Editor's note: This column was submitted by Stockpickr member Martin Guerrero.
With the U.S. suffering a credit crunch, people are suggesting that investors get out of financials and into consumer staples and companies with international exposure, such as Kraft (KFT Quote) or Procter & Gamble (PG Quote). While that is a good idea, another good play would be to play sectors that have a very low correlation to the financials. Why not invest in international food and beverage companies that are more levered to the economies they serve?
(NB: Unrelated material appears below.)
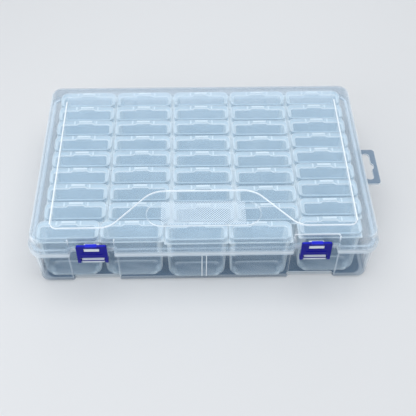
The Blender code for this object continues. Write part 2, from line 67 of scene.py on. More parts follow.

Here are three interesting international food and beverage stocks: 1. Central European Distribution (CEDC Quote) is the largest vodka producer in Poland by value, and produces the Absolwent, Zubrowka, Bols and Soplica brands, among others. CEDC currently exports Zubrowka to European and Asian markets. CEDC imports many of the world's leading brands to Poland, including Remy Martin, Jim Beam, Sauza Tequila and Evian. CEDC is also benefiting from a strong Polish economy, which is growing at a good 6.4% rate in the second quarter of 2007. It is even getting Russian exposure, as it recently announced its intent to acquire a significant majority interest in a Russian company that owns the No. 1 premium vodka brand in Russia, Parliament Vodka. This $1.65 billion company has a forward price-to-earnings ratio
of 20.48, and a five-year estimated growth rate of 17.5%, which comes out to a reasonable PEG of 1.17. It's near its 52-week high, and there are currently only five analysts covering the stock.